Yes. A more realistic test would keep the overdraw (the average number of times any given pixel is drawn) in single figures.

Real programs make some effort to ignore parts which can’t be seen, so the total fill rate is limited to some low multiple of the number of screen pixels.

red1939 · August 26, 2013, 8:24am

I am just trying to prepare a simple framework (i.e. base-point) for further performance analysis of various shader code, GL settings, draw methods, etc.

Roaoul · August 29, 2013, 11:33pm

Yes. Small triangles will be vertex-limited. But large triangles will be fragment-limited. One triangle has 3 vertices, but up to 1 million fragments, each of which takes separate attention from the gpu. Try making tiny triangles, and see if the speed shoots up.

thokra · August 30, 2013, 4:01am

Your application will be limited by vertex processing if the overhead of vertex processing exceeds any other form of processing done by the GL or the application. Saying “small triangles will be vertex-limited” is kind of nonsense. And even if your triangles are small, the likelihood of becoming limited by vertex processing for a few hundred triangles is still very low unless your application is very, very trivial and your fragment shaders do absolutely nothing than export a constant color. You cannot be sure of anything unless you get hard numbers, especially when stuff seems to be trivial.

Why up to 1 million? What if the triangle is large enough that it simply cover the whole screen after clipping? Does a full-HD fragment buffer only consist of 1 mio pixels? No.
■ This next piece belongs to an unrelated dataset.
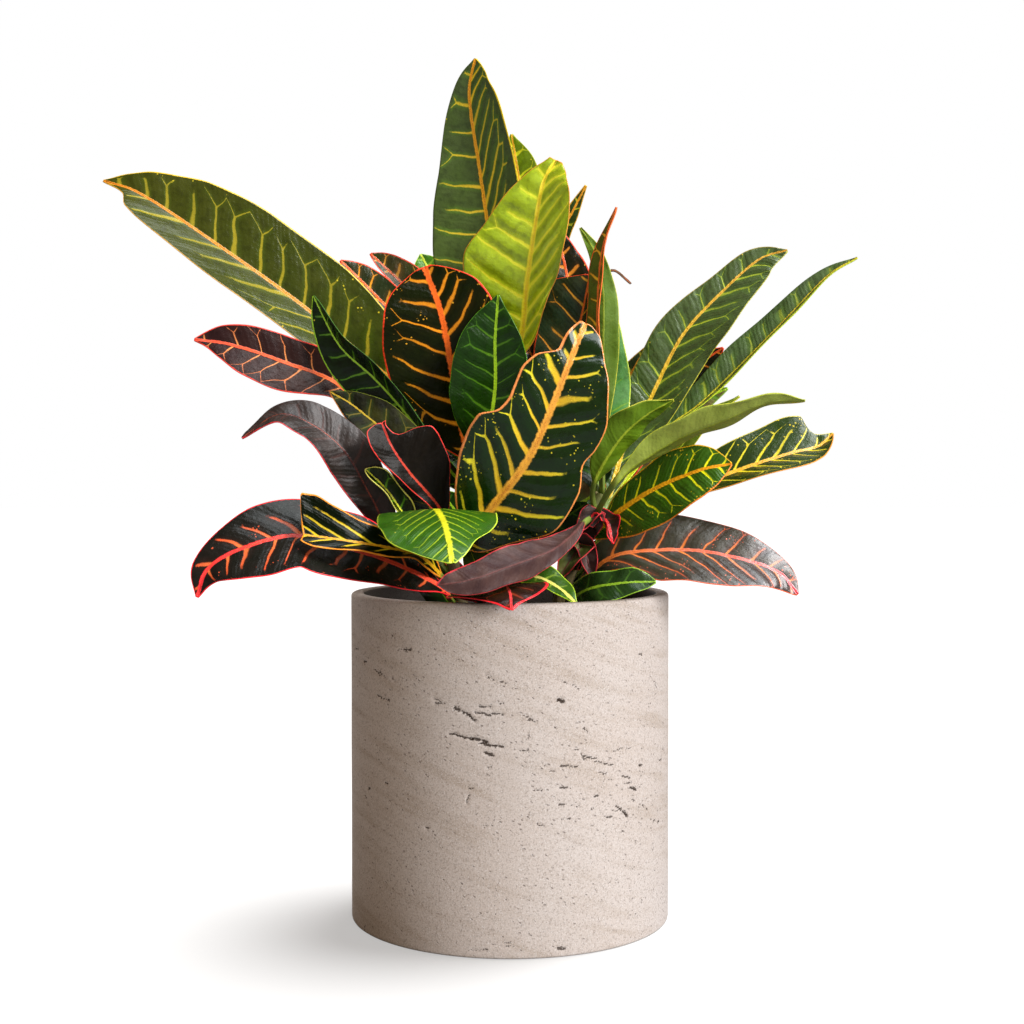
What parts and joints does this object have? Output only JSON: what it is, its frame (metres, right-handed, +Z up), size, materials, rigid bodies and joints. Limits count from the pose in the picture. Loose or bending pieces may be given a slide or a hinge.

Roaoul · August 30, 2013, 2:16pm

[QUOTE=thokra;1254477]…
Why up to 1 million? What if the triangle is large enough that it simply cover the whole screen after clipping? Does a full-HD fragment buffer only consist of 1 mio pixels? No.[/QUOTE]

Oh. Newbie question: What is the maximum number of pixels a triangle could put to a “full-HD fragment buffer”? -thanks

thokra · August 30, 2013, 6:00pm

A full-HD buffer usually has a resolution of 1920 x 1080 pixels. That’s a little higher than a million.

Rakehell · September 1, 2013, 12:05pm

Are you using 1000 draw calls?

red1939 · September 5, 2013, 11:27am

Nope. 1000 x 3 triangles via one DrawArrays.